Archive for the ‘Lexical Analyzer’ Category

Levenshtein distance in C++ and code profiling in R

Monday, March 26th, 2012

Levenshtein distance in C++ and code profiling in R by Dzidorius Martinaitis.

From the post:

At work, the client requested, if existing search engine could accept singular and plural forms equally, e. g. “partner” and “partners” would lead to the same result.

The first option – stemming. In that case, search engine would use root of a word, e. g. “partn”. However, stemming has many weaknesses: two different words might have same root, a user can misspell the root of the word, except English and few others languages it is not that trivial to implement stemming.

Levenshtein distance comes as the second option. The algorithm is simple – you have two words and you calculate the difference between them. You can insert, delete or replace any character, but it will cost you. Let’s imagine, an user enters “Levenstin distances” into search engine and expects to find revalent information. However, he just made 2 errors by misspeling the author’s name and he used plural form of “distance”. If search engine accepts 3 errors – the user will get relevant information.

The challenge comes, when you have a dictionary of terms (e. g. more that 1 mil.) and you want to get similar terms based on Levenshtein distance. You can visit every entry in the dictionary (very costly) or you can push dictionary into the trie. Do you need a proof for the cost? There we go:

Appreciate the comparison of approaches based on data but wondering why “professional” stemming, like you find in Solr was not investigated? Will post a comment asking and report back.

You are likely to encounter this sort of issue in almost all topic map authoring activities.

Natural

Saturday, December 24th, 2011

Natural

From the webpage:

“Natural” is a general natural language facility for nodejs. Tokenizing, stemming, classification, phonetics, tf-idf, WordNet, and some inflection are currently supported.

It’s still in the early stages, and am very interested in bug reports, contributions and the like.

Note that many algorithms from Rob Ellis’s node-nltools are being merged in to this project and will be maintained here going forward.

At the moment most algorithms are English-specific but long-term some diversity is in order.

Aside from this README the only current documentation is here on my blog.

Just in case you are looking for natural language processing capabilities with nodejs.

Lexical Analysis with Flex

Tuesday, December 6th, 2011

Lexical Analysis with Flex

From the introduction:

flex is a tool for generating scanners. A scanner is a program which recognizes lexical patterns in text. The flex program reads the given input files, or its standard input if no file names are given, for a description of a scanner to generate. The description is in the form of pairs of regular expressions and C code, called rules. flex generates as output a C source file, lex.yy.c by default, which defines a routine yylex(). This file can be compiled and linked with the flex runtime library to produce an executable. When the executable is run, it analyzes its input for occurrences of the regular expressions. Whenever it finds one, it executes the corresponding C code.

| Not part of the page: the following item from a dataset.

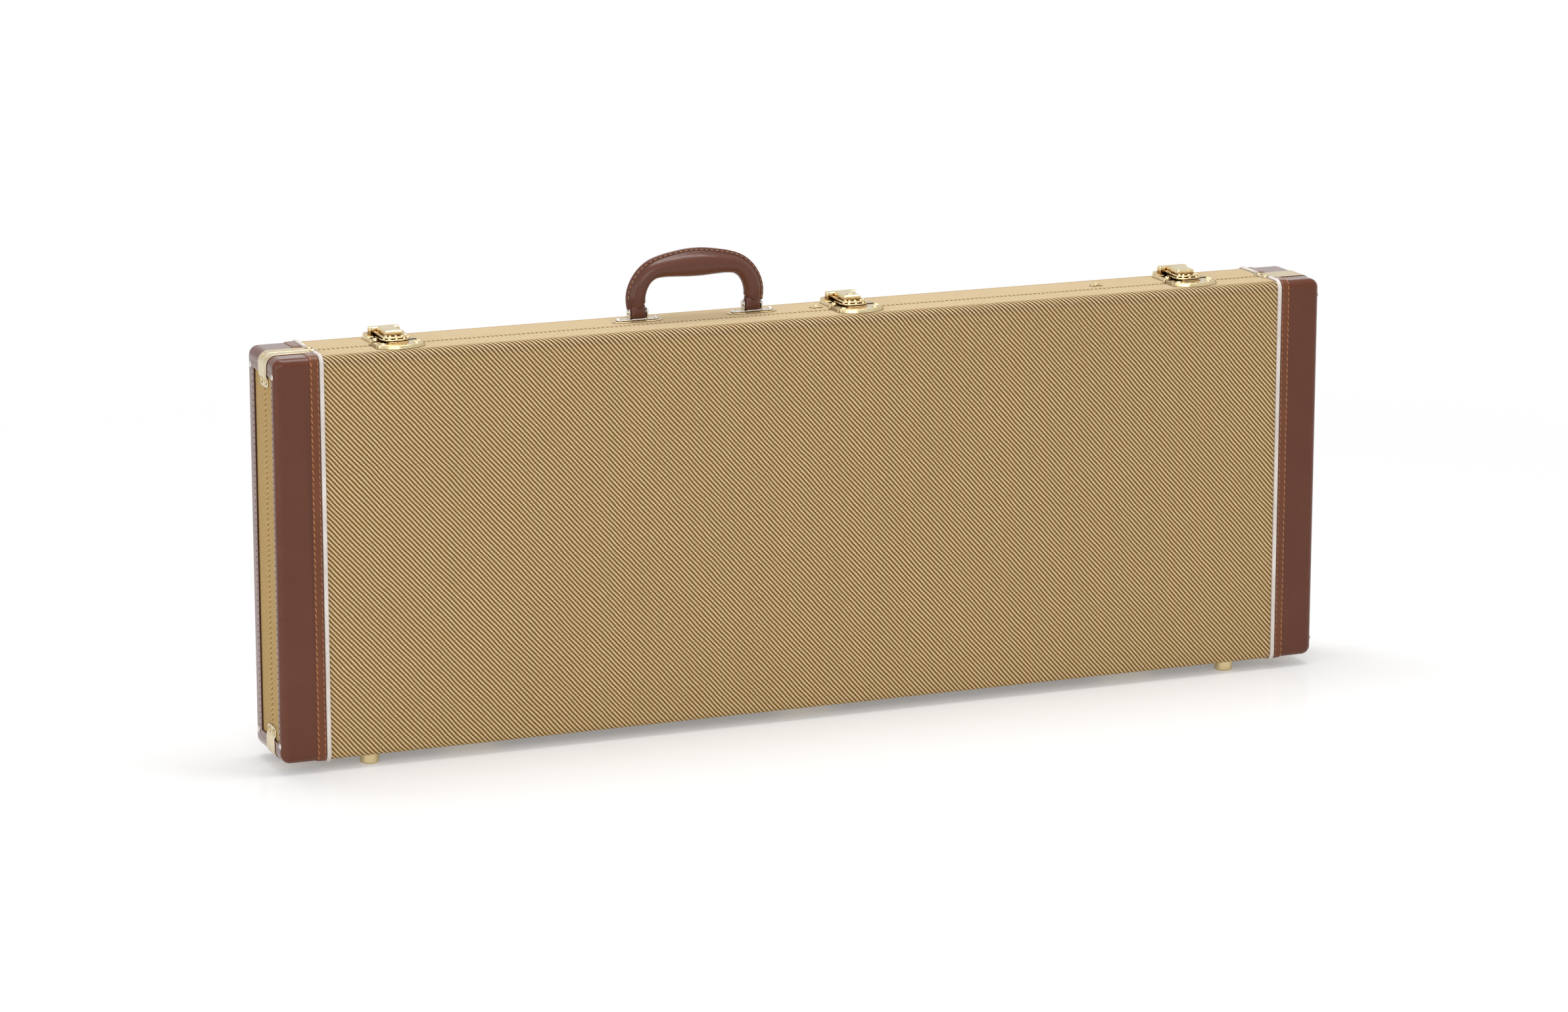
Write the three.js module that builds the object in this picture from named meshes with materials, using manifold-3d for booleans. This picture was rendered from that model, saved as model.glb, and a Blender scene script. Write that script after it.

For when you have serious scanning tasks.

Modifying a Lucene Snowball Stemmer

Tuesday, August 9th, 2011

Modifying a Lucene Snowball Stemmer

From the post:

This post is written for advanced users. If you do not know what SVN (Subversion) is or if you’re not ready to get your hands dirty, there might be something more interesting to read on Wikipedia. As usual. This is an introduction to how to get a Lucene development environment running, a Solr environment and lastly, to create your own Snowball stemmer. Read on if that seems interesting. The receipe for regenerating the Snowball stemmer (I’ll get back to that…) assumes that you’re running Linux. Please leave a comment if you’ve generated the stemmer class under another operating system.

When indexing data in Lucene (a fulltext document search library) and Solr (which uses Lucene), you may provide a stemmer (a piece of code responsible for “normalizing” words to their common form (horses => horse, indexing => index, etc)) to give your users better and more relevant results when they search. The default stemmer in Lucene and Solr uses a library named Snowball which was created to do just this kind of thing. Snowball uses a small definition language of its own to generate parsers that other applications can embed to provide proper stemming.

Really advanced users will want to check out Snowball’s namesake, SNOBOL, a powerful pattern matching language that was invented in 1962. (That’s not a typo, 1962.) See SNOBOL4.org for more information and resources.

The post outlines how to change the default stemmer for Lucene and Solr to improve its stemming of Norwegian words. Useful in case you want to write/improve a stemmer for another language.